California high-speed rail project faces massive cost overruns and delays after two decades

The California high-speed rail project has failed to lay a single kilometer of operational track despite spending over 2.2 trillion pesos.

Tomás Herrera

2 min read

California high-speed rail project faces massive cost overruns and delays after two decades
California high-speed rail

California's ambitious high-speed rail project remains stalled two decades after its inception, with no operational tracks currently in place, according to a report by xataka.com.mx.

What began as a promise to modernize California's transportation has transformed into a massive public expenditure nightmare. The project's costs have already exceeded 2,261,913,600 pesos.

In a comparison of large-scale rail projects, the outlet noted that Mexico's Tren Maya cost 470,428,000,000 pesos, a figure the Mexican government has classified as national security information.

The project launched in 2008 after Californians voted to issue $10 billion in bonds to fund the California High-Speed Rail. The initial total budget was estimated at $33 billion, with an official launch date set for 2020.

The original vision aimed to connect Los Angeles and San Francisco in under three hours at speeds exceeding 350 kilometers per hour, positioning California alongside rail leaders like Japan, France, and Spain.

A 'train to nowhere'

That timeline collapsed years ago as costs multiplied by nearly four. The California High-Speed Rail Authority now admits in its own business plans that tens of billions of dollars are still needed to complete the project.

Development has faced a convergence of obstacles, including the need to expropriate thousands of private properties and relocate roads and utility networks. Construction in seismic zones requires complex bridges, tunnels, and viaducts.

Legal battles and constant route redesigns, paired with inflation in material and labor costs, have created a cycle of escalating expenses. Current visible work is concentrated in the Central Valley between Merced and Bakersfield.

While cranes and structures are visible in Fresno, the outlet reports this infrastructure currently exists in a vacuum, waiting for the funding required to connect it to major urban hubs.

Political shifts have further complicated the timeline. Funding from Washington changed with each administration, and state bonds have either been exhausted or redirected.

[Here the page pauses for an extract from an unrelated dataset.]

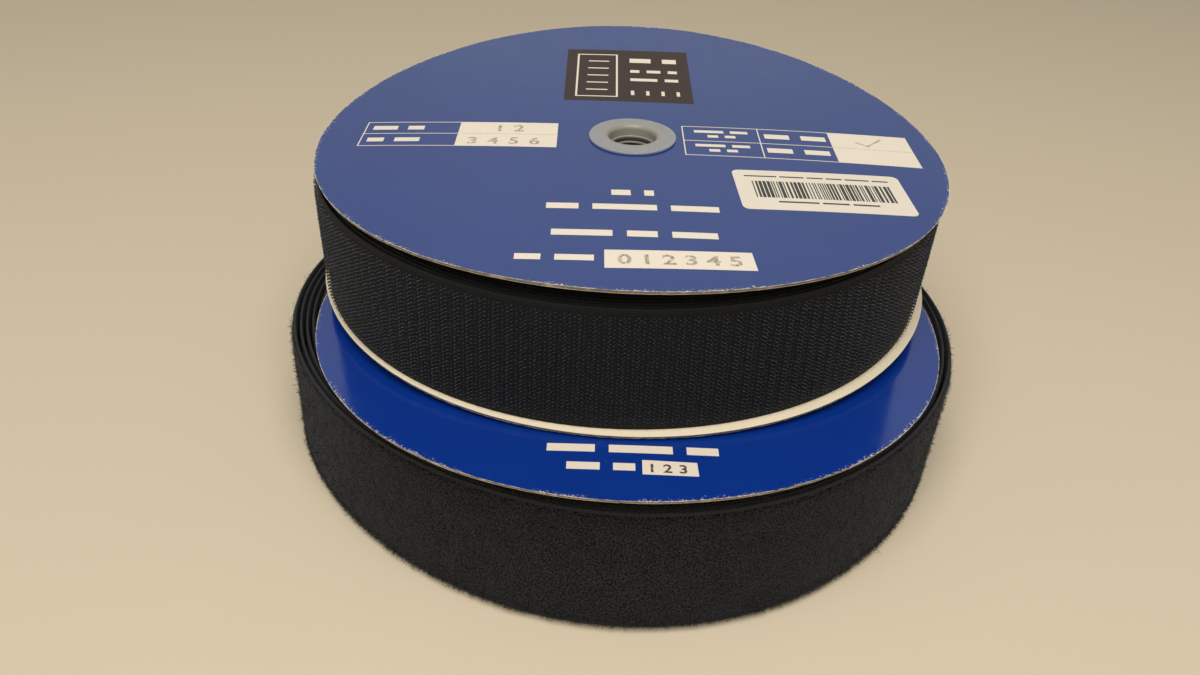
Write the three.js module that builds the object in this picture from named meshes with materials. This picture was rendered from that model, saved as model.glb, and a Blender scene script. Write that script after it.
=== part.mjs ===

Critics in media outlets such as CBS News and The Fresno Bee have labeled the project a "train to nowhere." Supporters argue that canceling the project now would mean abandoning all previous investments and forfeiting the first true high-speed system in the United States.

Global competitors have long since modernized their networks. Japan launched the Shinkansen in 1964, and Morocco debuted its high-speed rail in 2018, even before California finished laying its first tracks. As of 2026, the American high-speed rail remains an expensive, unfinished dream.